Arts, Featured Column, Television, Column

How Soon Is Too Soon? ‘SNL’ Pushing The Limits of Comedy

The tension between comedy and tragedy was clear on Saturday, when Chris Rock opened ‘SNL’ with a joke on the Boston Marathon Bombings.

In his opening monologue of SNL on Saturday, Chris Rock did what he does best: stirring up controversy and pushing the limits of comedy—but this time, with jokes on the Boston Marathon Bombing. “Just think about it, 26 miles is a long drive,” said Rock on Saturday. “People jogging for 26 miles, their knees are hurting … you’ve been training for a year, you finally get to the finish line, and somebody screams ‘RUN!’”
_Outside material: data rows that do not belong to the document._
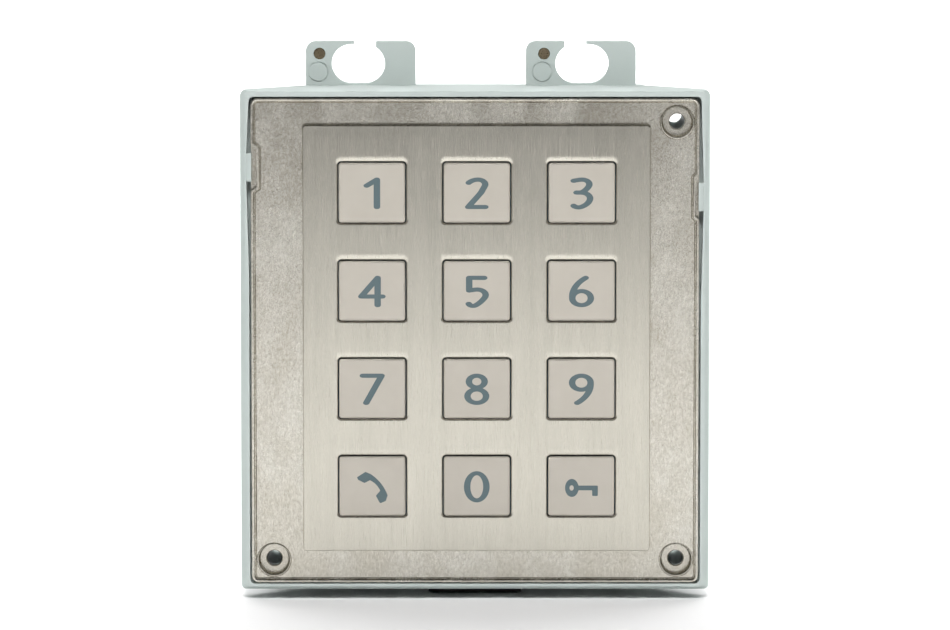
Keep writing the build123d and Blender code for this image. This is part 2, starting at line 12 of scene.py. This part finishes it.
import bmesh
import bpy
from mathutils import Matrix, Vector


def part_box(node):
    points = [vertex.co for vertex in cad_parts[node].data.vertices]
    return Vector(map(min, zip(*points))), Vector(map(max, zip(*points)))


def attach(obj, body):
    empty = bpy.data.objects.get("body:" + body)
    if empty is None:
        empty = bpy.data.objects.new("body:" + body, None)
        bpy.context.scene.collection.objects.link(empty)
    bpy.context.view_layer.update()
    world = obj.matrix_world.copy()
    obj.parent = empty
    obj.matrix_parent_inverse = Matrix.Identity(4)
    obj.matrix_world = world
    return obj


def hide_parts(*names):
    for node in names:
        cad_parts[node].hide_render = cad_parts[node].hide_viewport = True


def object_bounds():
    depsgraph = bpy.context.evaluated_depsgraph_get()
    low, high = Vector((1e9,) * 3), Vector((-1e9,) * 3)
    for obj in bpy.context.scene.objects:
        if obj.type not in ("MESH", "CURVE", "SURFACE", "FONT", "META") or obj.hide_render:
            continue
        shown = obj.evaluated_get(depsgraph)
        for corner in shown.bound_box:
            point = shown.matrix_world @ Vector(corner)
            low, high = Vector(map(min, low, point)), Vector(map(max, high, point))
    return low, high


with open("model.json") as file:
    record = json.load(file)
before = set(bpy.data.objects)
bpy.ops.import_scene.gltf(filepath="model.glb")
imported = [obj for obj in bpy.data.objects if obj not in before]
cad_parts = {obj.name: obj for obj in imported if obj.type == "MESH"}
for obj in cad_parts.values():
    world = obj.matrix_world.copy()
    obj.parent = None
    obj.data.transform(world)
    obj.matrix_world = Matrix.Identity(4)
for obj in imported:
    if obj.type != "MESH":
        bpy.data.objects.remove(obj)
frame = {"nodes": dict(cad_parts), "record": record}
cad_box = [list(corner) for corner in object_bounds()]
print("pieces in the frame:", len(frame["nodes"]))

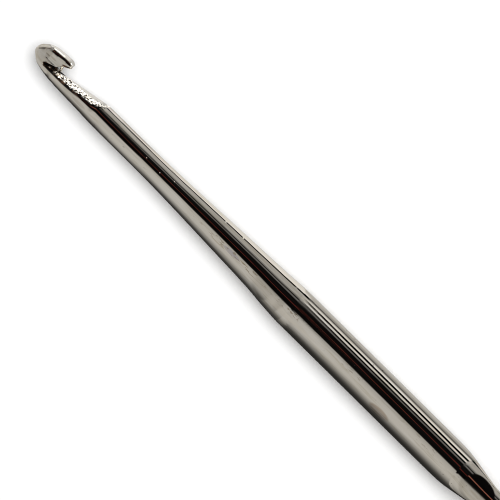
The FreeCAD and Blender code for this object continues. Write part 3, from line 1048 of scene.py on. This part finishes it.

In the same monologue, Rock joked about Sept. 11, making jabs at Freedom Tower, which opened on Ground Zero Monday. “They should change the name to from the Freedom Tower to the Never-Going-In-There Tower, ‘cause I’m never going in there,” he said. “What are they thinking? Who’s the corporate sponsor? Target?”

To many here in Boston and for those in New York, it’s hard to hear a joke about those tragic days without a feeling incredible sadness, or at least reservation. In his monologue, Rock became one of the first comedians to joke publicly about the Boston attack. In doing so, he put himself at the forefront of controversy, raising the question: how early is too early? Will we ever be able to joke about these events without offending anyone?

Chris Rock is no stranger to controversy. His stand-up in the past has included jokes varying from topics such as racism, domestic abuse, AIDS, slavery, and abortion—and the list hardly ends there. Almost 20 years ago, he actually was fired from SNL for causing so much trouble.

The question “how soon is too soon?” will have a different answer for everyone. Imagining being a mother of one of the victims of these tragedies and watching last Saturday’s episode changes the perspective. Jokes about terrorism can arguably never be funny, certainly not for those closest to the events.

Many critics will praise Rock for pushing the envelope with his humor. If we can’t joke about terrorism, they claim, the terrorists win. Controversy is what comedians thrive off of. From Aziz Ansari to David Letterman, there is not a successful comedian out there today who does not use shock comedy from time to time. And if comedians can joke about atrocities such as rape or racism, is that all that different from terrorism?

Rock knew that he would face criticism for his monologue, and at one point even says, “Hey, I’m not joking about 9/11.” Yet it’s hard to believe him—only moments before he was cracked a joke on the Freedom Tower corporate sponsorship, the punchline “Target.”

But it comes down to this: comedians are the ones who allow us to recover from tragedy. My grandmother can still point to the first person who made her laugh after my grandfather died. The return of shows like The Tonight Show and Late Night with David Letterman made return to life after Sept. 11 easier, and while humor frequently gets us into problems, it also takes us away from others. Being able to laugh after tragedy is vital to recovery.

It is the job of a comic to push the line. His or her job is to confront societal issues, challenge authorities, and probe audiences to tease out just why we keep from talking about certain issues. Living in a city like Boston—where the sense of pride is so strong—it isn’t easy to see such a devastating moment in our history turned into the punch line of a joke. But that is not what Rock did. He didn’t make fun of the victims or praise the terrorists. He praised the runners for their dedication and the “good people of Boston” for bouncing back. He recognized the integrity of the event, and, like a good comedian, his jokes encouraged us to get back up and running.